Blog Magazine sur les trucs vus, lus et entendus par l'auteur.

Leave no trace

Leave no trace

Ce film attachant est adapté de L’Abandon, roman de Peter Rock (éditions Points, 2012), lui-même tiré d’un fait divers. Une fille et son père avaient été découverts par les autorités alors qu’ils se cachaient depuis quatre ans dans un parc naturel qui bordait une banlieue. Le projet cinématographique a été proposé à Debra Granik et sa coscénariste Anne Rosellini. Il n’est pas surprenant que la cinéaste ait accepté l’aventure, tant on retrouve l’univers de Winter’s Bone, son film le plus célèbre, qui relatait la lente et intrigante quête initiatique d’une jeune fille au cœur d’une forêt isolée. Si la lecture du synopsis évoque le surprenant Captain Fantastic de Matt Ross, le ton adopté par Granik est moins décalé, la cinéaste refusant tout ornement fantaisiste et jouant la carte de la noirceur, sans toutefois s’enfoncer dans un naturalisme glauque. Et plus qu’une réflexion sur la cellule familiale et les contrastes entre des modes de socialisation en conflit, le récit se concentre sur un rapport père/fille, fusionnel et extrême, jusqu’au contact avec la société qui distillera le doute chez une jeune fille en phase de construction.

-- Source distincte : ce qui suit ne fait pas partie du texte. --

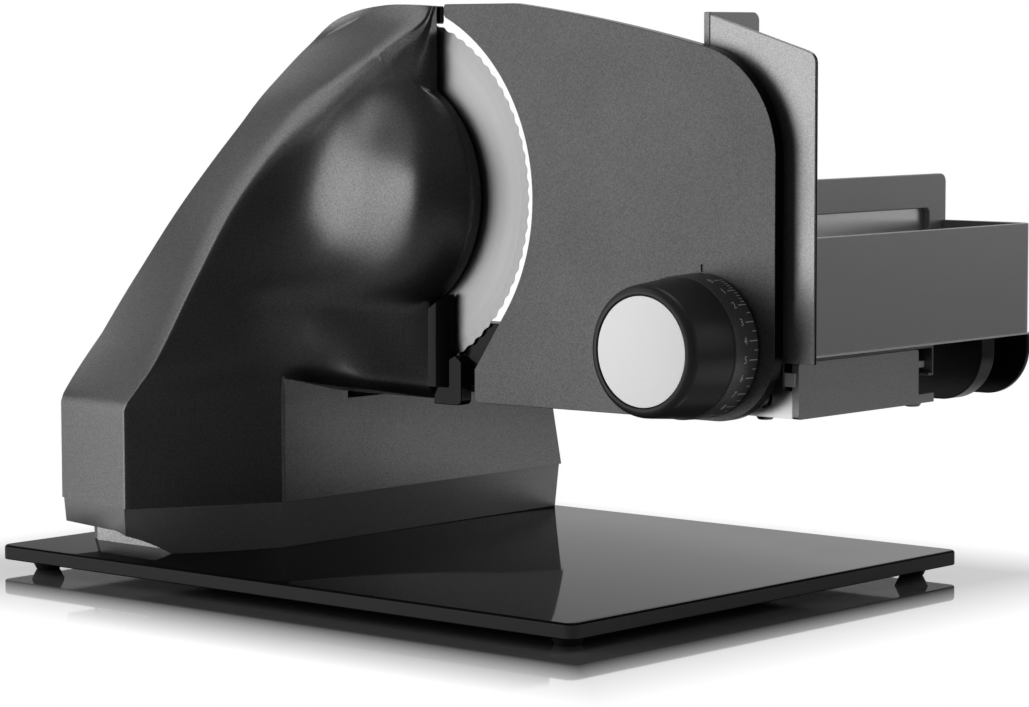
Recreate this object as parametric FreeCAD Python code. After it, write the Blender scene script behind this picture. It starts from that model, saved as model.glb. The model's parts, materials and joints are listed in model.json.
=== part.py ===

La réalisatrice se garde bien de tout manichéisme, évitant d’opposer « nature » et « civilisation », tradition et modernité. Si l’intrusion des policiers et le paternalisme d’une assistante sociale souhaitant « prendre en charge » Tom et son père révèlent les excès d’une société normative refusant toute atteinte au conformisme, le regard porté sur leurs pairs est bien plus nuancé : le jeune ado éleveur de lapins avec lequel Tom ébauche une amitié, ou la propriétaire de mobile homes (l’excellente Dale Dickey) qui héberge un temps Will et sa fille témoignent d’une bienveillance et semblent emblématiques d’une ligne médiane entre la misanthropie du père et la rigidité de tout un pan de la société américaine. « Il y a toujours eu, et il y aura toujours des conteurs d’histoire qui se demandent ce qu’il se passe à la marge […] C’est parfois vu comme non conventionnel, de ne pas avoir de violence ou de sexe dans un film. Mais beaucoup de personnes à la marge vivent avec des questions plus fondamentales, où vivre par exemple », a déclaré Debra Granik.

Adoptant une structure classique dans sa construction narrative et l’élaboration des enjeux psychologiques et sociétaux, elle ne glisse pas pour autant sur la pente académique d’un certain cinéma indépendant, et témoigne d’une réelle originalité et de sens plastique, notamment dans l’utilisation des paysages de l’Oregon : on retiendra surtout les scènes dans lesquelles Will apprend à sa fille les rudiments de l’existence dans une réserve, de la construction d’un feu à la cueillette de champignons, en passant par la course dans les bois sans « laisser de traces ». Bien épaulée par son chef opérateur Michael McDonough, la réalisatrice donne alors à son film une teinte de « survival documentaire » qui n’a rien à envier à Seul au monde de Robert Zemeckis ou Arctic de Joe Penna, et contribue à la réussite du métrage. Il n’est pas superflu d’ajouter que les deux interprètes irradient l’écran : Thomasin McKenzie est une révélation, et Ben Foster prouve après Comancheria qu’il a l’étoffe des plus grands.

Avoir Alire

Vu en famille sur le canapé en VOD un dimanche après-midi après une petite balade dans les bois.